A solid business reality: with revenues, strong growth and successful fundraising.
Behind this playful dimension, Suno is starting to show scale-up figures. According to several sources, the Cambridge (Massachusetts)-based startup already generates more than $100 million in recurring annual revenue, or more than 85 million euros, with a user base numbering in the tens of millions.
On the financing side, Suno raised around $125 million (around €106 million) in a round led by Lightspeed, Matrix Partners and several individual investors like Nat Friedman and Daniel Gross. The company is now engaged in new discussions to raise more than 100 million additional dollars, based on a valuation of more than 2 billion dollars, or around 1.7 billion euros.
Suno was founded in 2023 in Cambridge, Massachusetts by Michael Shulman, Georg Kucsko, Martin Camacho and Keenan Freyberg.
A technological model under tension: copyright and regulation
Of course, like many players in generative AI applied to creation, Suno operates in a tense legal environment. The company is the subject of a complaint filed by the Recording Industry Association of America (RIAA), which accuses it of having used copyrighted catalogs to train its models, without authorization.
If Suno does not communicate in detail on the datasets used, the startup claims to have put in place protections against plagiarism and copies that are too close to existing pieces. At the same time, part of the music industry is concerned about the impact of these tools on the value of catalogs and on the remuneration of creators, while another part discreetly adopts them as daily work tools.
Music professionals already use it… often without saying anything
Another interesting point is how Suno is already integrated into professional workflows. Many producers, composers or content creators use the platform:
- to generate models quickly,
- to explore variations of melodies,
- as a “creative co-pilot” in the writing process.

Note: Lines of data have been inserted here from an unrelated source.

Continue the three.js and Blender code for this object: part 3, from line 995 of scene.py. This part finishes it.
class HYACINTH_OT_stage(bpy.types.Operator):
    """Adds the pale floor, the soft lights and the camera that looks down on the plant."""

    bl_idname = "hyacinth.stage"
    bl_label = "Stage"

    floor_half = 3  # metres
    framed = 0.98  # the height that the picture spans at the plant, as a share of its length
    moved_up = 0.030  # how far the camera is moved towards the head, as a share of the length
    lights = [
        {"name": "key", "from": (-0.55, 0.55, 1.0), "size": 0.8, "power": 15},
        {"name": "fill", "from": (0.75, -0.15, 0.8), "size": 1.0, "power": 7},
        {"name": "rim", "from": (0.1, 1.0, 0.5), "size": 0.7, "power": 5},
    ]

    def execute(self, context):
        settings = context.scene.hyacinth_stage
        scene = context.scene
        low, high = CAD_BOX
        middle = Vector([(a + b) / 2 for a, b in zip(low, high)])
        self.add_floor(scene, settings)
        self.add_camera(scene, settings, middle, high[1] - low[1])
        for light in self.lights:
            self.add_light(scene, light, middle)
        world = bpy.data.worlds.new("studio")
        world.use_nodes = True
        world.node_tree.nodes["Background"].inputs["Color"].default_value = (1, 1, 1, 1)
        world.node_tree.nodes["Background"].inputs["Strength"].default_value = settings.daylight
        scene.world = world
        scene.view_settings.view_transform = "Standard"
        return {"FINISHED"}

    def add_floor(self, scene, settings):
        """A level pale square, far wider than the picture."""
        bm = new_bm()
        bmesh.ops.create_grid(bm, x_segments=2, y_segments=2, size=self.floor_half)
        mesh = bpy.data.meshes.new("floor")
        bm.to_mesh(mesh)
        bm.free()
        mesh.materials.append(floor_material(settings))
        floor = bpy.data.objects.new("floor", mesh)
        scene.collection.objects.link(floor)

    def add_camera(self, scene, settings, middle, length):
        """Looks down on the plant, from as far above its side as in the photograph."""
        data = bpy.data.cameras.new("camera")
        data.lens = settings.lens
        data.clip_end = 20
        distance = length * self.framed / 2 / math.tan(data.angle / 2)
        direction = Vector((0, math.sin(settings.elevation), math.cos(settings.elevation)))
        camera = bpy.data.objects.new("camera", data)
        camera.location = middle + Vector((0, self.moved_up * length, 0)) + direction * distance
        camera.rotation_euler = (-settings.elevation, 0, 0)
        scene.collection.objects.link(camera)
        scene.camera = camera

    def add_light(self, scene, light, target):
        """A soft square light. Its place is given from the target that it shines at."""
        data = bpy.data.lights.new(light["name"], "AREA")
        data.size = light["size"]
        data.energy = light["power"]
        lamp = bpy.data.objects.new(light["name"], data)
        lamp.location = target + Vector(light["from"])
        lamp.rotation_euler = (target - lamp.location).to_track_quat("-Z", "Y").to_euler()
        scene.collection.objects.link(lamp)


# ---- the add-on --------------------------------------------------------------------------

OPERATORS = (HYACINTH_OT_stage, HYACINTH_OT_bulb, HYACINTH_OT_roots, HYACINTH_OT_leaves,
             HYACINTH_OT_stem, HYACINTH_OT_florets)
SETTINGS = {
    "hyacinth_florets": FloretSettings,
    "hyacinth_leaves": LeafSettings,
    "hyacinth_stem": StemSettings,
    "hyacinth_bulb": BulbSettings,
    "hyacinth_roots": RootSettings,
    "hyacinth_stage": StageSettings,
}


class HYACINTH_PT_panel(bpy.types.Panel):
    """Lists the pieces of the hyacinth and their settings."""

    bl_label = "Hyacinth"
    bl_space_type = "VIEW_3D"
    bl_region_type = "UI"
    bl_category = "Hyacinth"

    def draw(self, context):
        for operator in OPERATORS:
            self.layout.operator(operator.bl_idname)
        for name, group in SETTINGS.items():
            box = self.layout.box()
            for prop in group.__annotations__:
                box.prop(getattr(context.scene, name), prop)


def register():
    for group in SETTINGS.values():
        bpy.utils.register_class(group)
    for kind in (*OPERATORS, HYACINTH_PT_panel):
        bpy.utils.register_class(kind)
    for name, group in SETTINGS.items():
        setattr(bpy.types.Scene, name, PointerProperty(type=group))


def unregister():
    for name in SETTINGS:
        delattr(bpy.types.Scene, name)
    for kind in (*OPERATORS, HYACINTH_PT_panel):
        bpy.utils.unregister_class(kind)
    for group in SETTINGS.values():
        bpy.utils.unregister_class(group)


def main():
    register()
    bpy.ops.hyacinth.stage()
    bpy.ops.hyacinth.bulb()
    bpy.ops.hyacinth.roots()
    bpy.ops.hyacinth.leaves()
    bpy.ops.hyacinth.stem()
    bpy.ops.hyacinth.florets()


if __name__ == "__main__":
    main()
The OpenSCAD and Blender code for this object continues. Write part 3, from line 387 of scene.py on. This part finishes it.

But most do not claim it publicly, for fear of the reaction of peers or fans. The AI that generates ideas remains an invisible tool, comparable to code assistants in software development, essential behind the scenes, but rarely highlighted in communication.
A permanent technological race
On a purely product level, the platform has already experienced several generations of models (v3, v4, v4.5, etc.), with significant improvements in the quality of the voices, the coherence of the lyrics, the mastery of styles and the length of the songs. The company recently decided to make a lightweight v4.5 model available for free for free tier users, significantly improving the quality without a paywall.
This choice increases the pressure on competitors and reinforces its image as a “general public” platform rather than a simple professional tool. It also asks a classic question in SaaS, how to continue to monetize when the level of quality available for free increases to this point?